» **Given instruction**
All records should be reproduced verbatim.

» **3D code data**
========

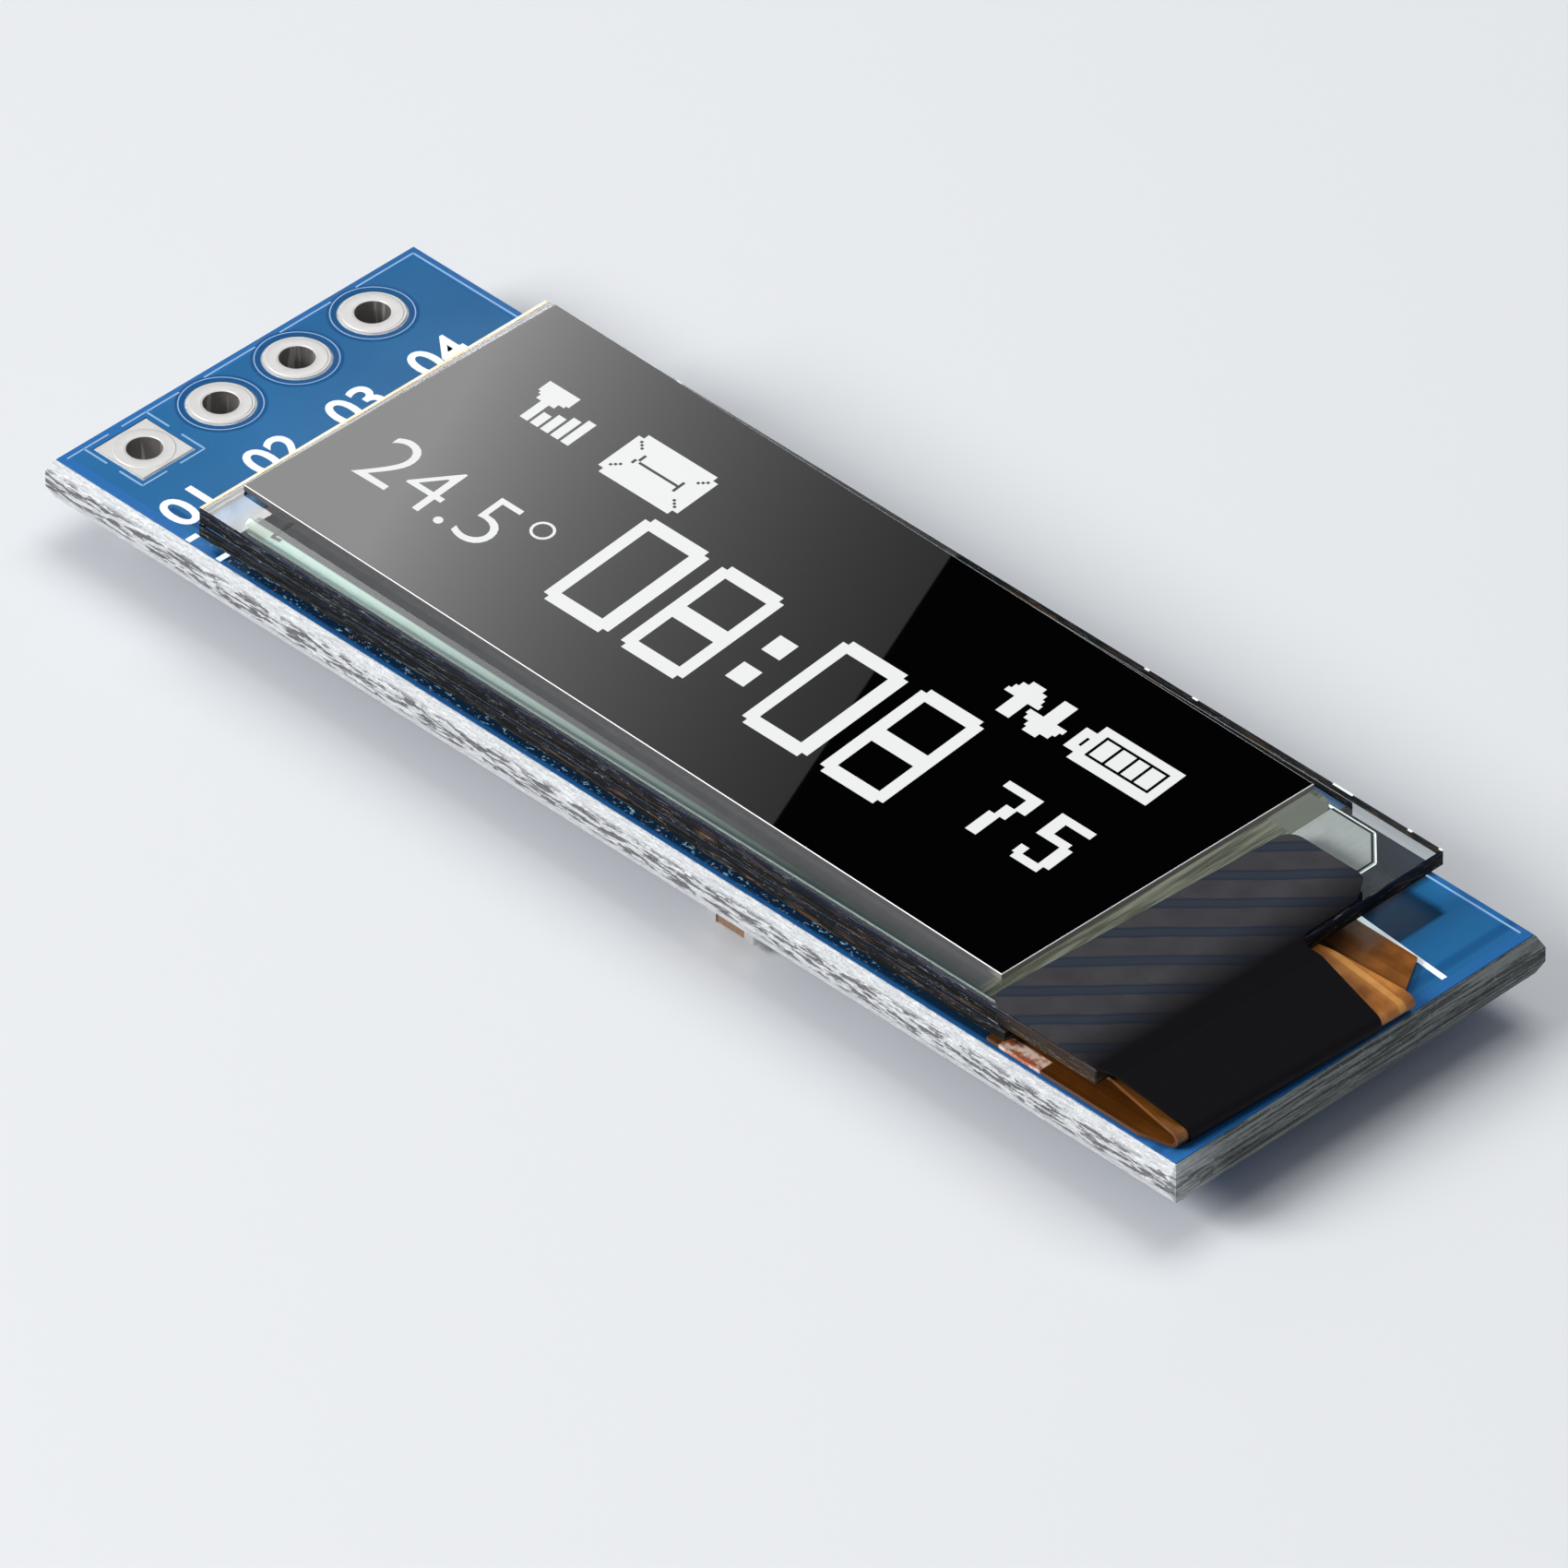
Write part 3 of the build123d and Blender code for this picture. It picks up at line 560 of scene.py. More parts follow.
def chip_finish(name):
    """Bare silicon: smooth grey-violet with a faint block pattern."""
    f = Finish(name)
    row_step, column_step = 0.5, 0.28
    blocks = f.band(f.y % row_step, 0.0, 0.04, 0.01) + f.band(f.x % column_step, 0.0, 0.03, 0.01)
    drift = f.noise(3.0, 2.0)
    base = f.mix(drift, (0.060, 0.056, 0.072), (0.095, 0.088, 0.105))
    base = f.mix((blocks * 0.4).held(), base, (0.03, 0.03, 0.035))
    return f.surface(Base_Color=base, Roughness=0.18, Metallic=0.3, Normal=f.bump(drift, 0.002))


def grain_finish(name, dark, pale, rough=0.55, wave=18.0, depth=0.008):
    """Ceramic, paste, foam or moulded plastic: fine grains of two shades."""
    f = Finish(name)
    grains = f.noise(wave, 4.0, 0.65)
    pits = f.cells(wave * 0.8)
    base = f.mix(grains.ramp(0.35, 0.65), dark, pale)
    return f.surface(
        Base_Color=base,
        Roughness=rough + (grains - 0.5) * 0.2,
        Normal=f.bump(grains * 0.7 + pits * 0.3, depth),
    )


def print_finish(name, colour, worn=0.10, soft=0.55):
    """Screen-printed ink: matt, a little uneven, thin in places."""
    f = Finish(name)
    blot = f.noise(7.0, 4.0, 0.65)
    fine = f.noise(40.0, 2.0)
    base = f.mix(blot.ramp(0.55, 0.85) * worn, colour, times(colour, 0.72))
    return f.surface(Base_Color=base, Roughness=soft + fine * 0.2, Normal=f.bump(fine + blot, 0.004))


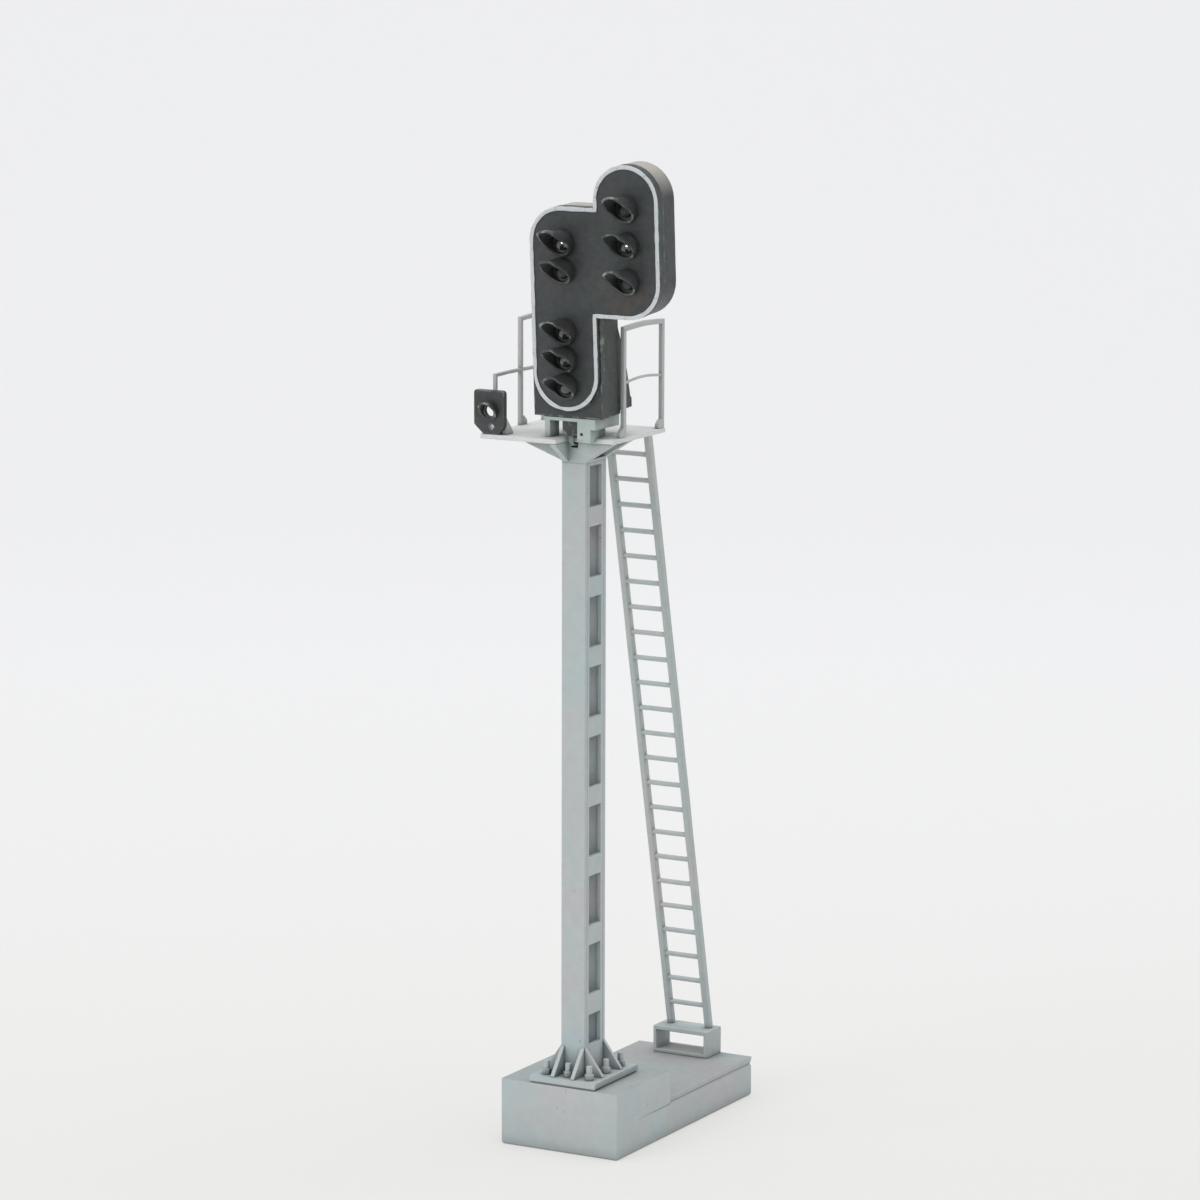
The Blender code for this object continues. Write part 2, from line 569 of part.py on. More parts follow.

========

» **Completed task**
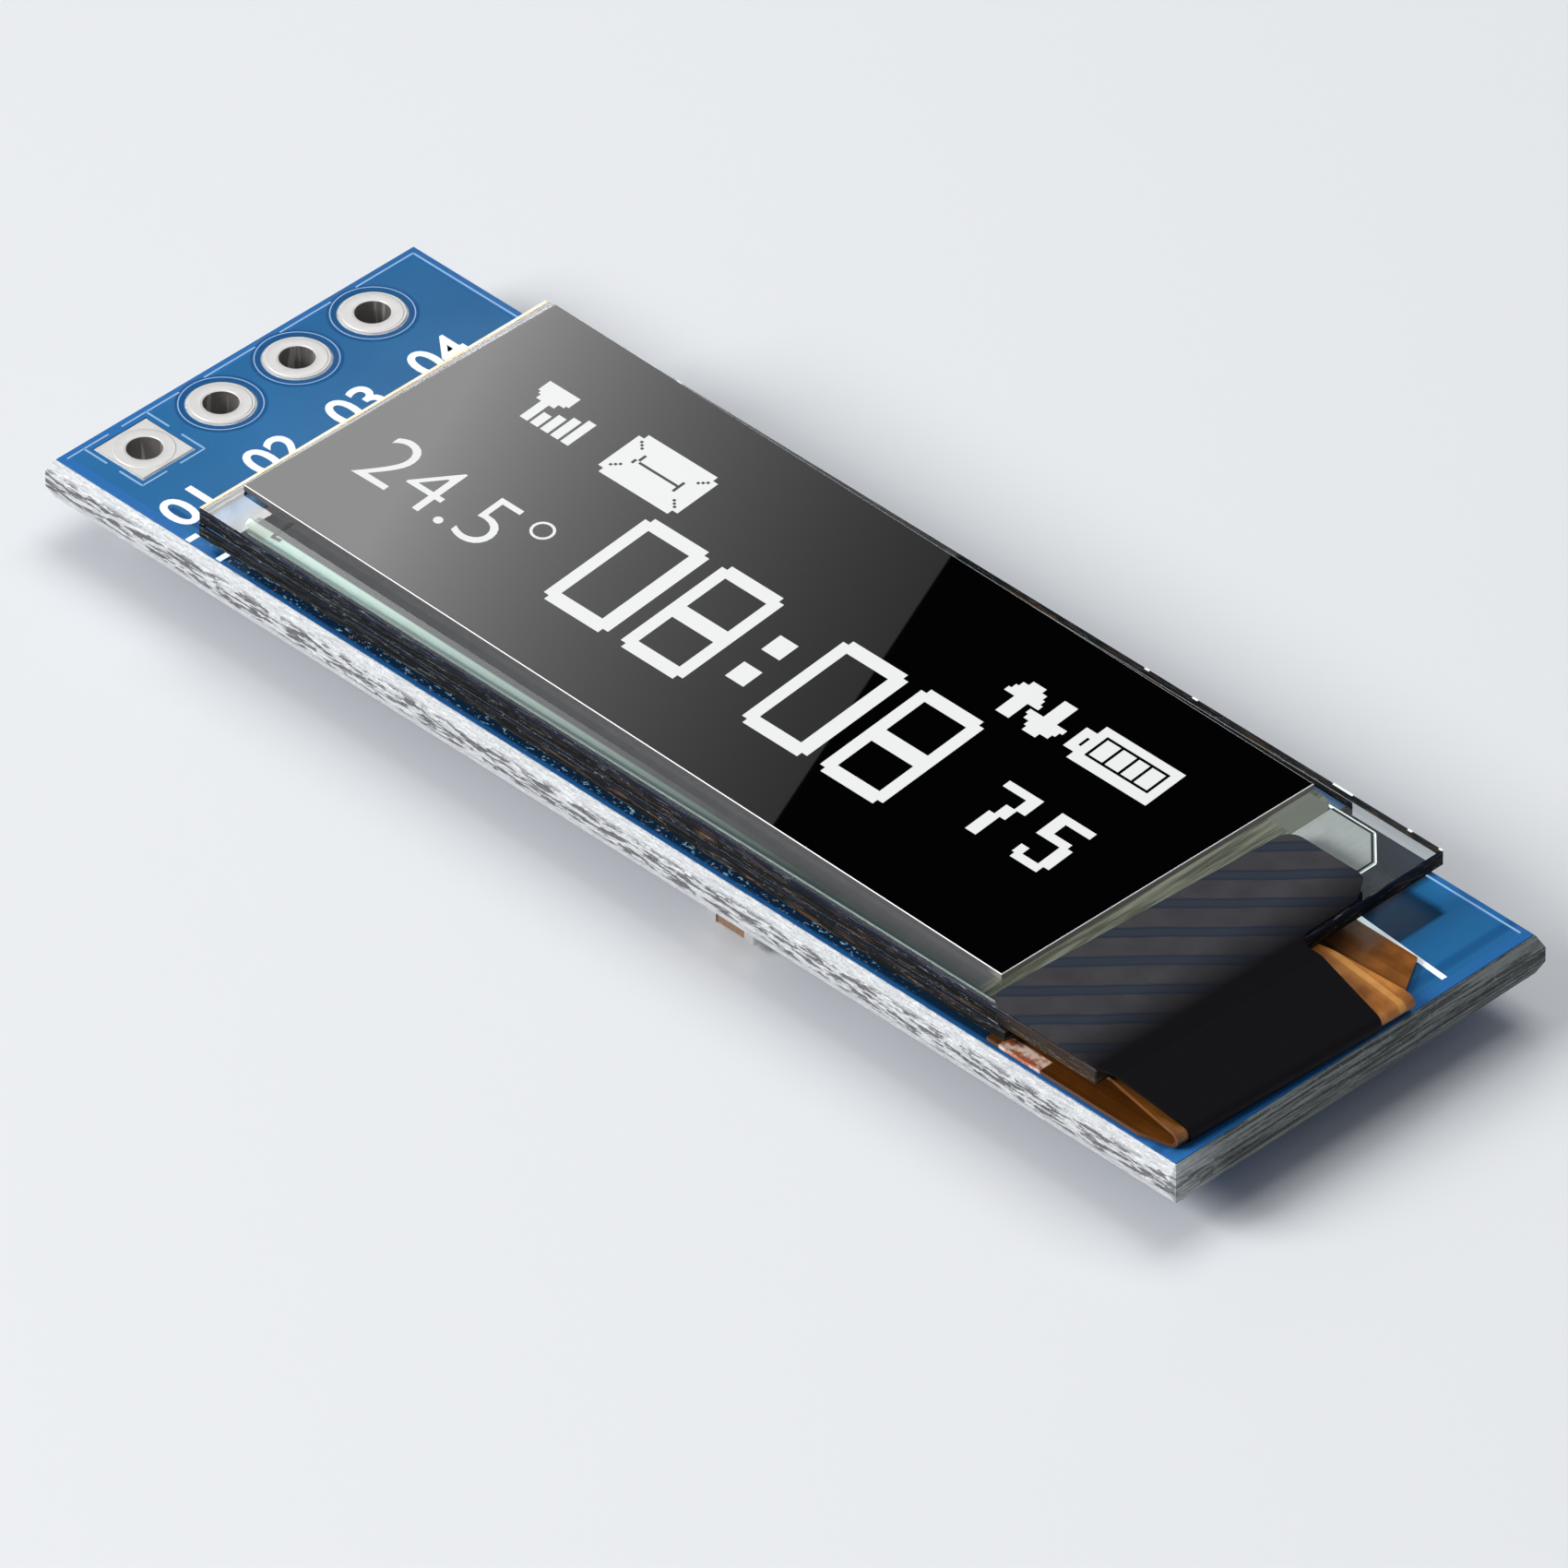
Write part 3 of the build123d and Blender code for this picture. It picks up at line 560 of scene.py. More parts follow.
def chip_finish(name):
    """Bare silicon: smooth grey-violet with a faint block pattern."""
    f = Finish(name)
    row_step, column_step = 0.5, 0.28
    blocks = f.band(f.y % row_step, 0.0, 0.04, 0.01) + f.band(f.x % column_step, 0.0, 0.03, 0.01)
    drift = f.noise(3.0, 2.0)
    base = f.mix(drift, (0.060, 0.056, 0.072), (0.095, 0.088, 0.105))
    base = f.mix((blocks * 0.4).held(), base, (0.03, 0.03, 0.035))
    return f.surface(Base_Color=base, Roughness=0.18, Metallic=0.3, Normal=f.bump(drift, 0.002))


def grain_finish(name, dark, pale, rough=0.55, wave=18.0, depth=0.008):
    """Ceramic, paste, foam or moulded plastic: fine grains of two shades."""
    f = Finish(name)
    grains = f.noise(wave, 4.0, 0.65)
    pits = f.cells(wave * 0.8)
    base = f.mix(grains.ramp(0.35, 0.65), dark, pale)
    return f.surface(
        Base_Color=base,
        Roughness=rough + (grains - 0.5) * 0.2,
        Normal=f.bump(grains * 0.7 + pits * 0.3, depth),
    )


def print_finish(name, colour, worn=0.10, soft=0.55):
    """Screen-printed ink: matt, a little uneven, thin in places."""
    f = Finish(name)
    blot = f.noise(7.0, 4.0, 0.65)
    fine = f.noise(40.0, 2.0)
    base = f.mix(blot.ramp(0.55, 0.85) * worn, colour, times(colour, 0.72))
    return f.surface(Base_Color=base, Roughness=soft + fine * 0.2, Normal=f.bump(fine + blot, 0.004))


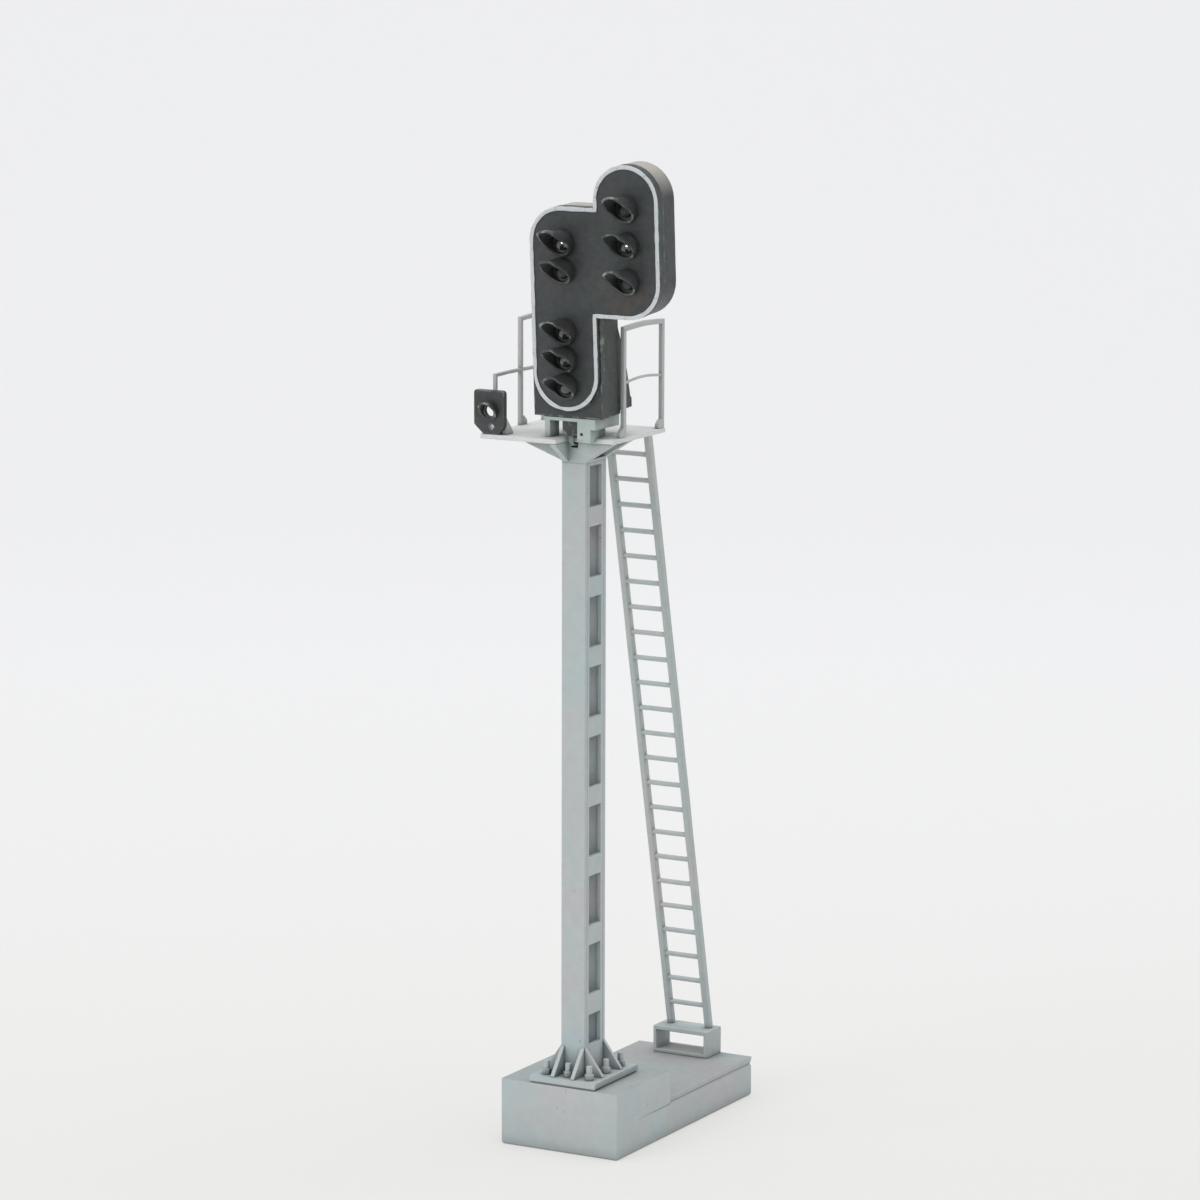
The Blender code for this object continues. Write part 2, from line 569 of part.py on. More parts follow.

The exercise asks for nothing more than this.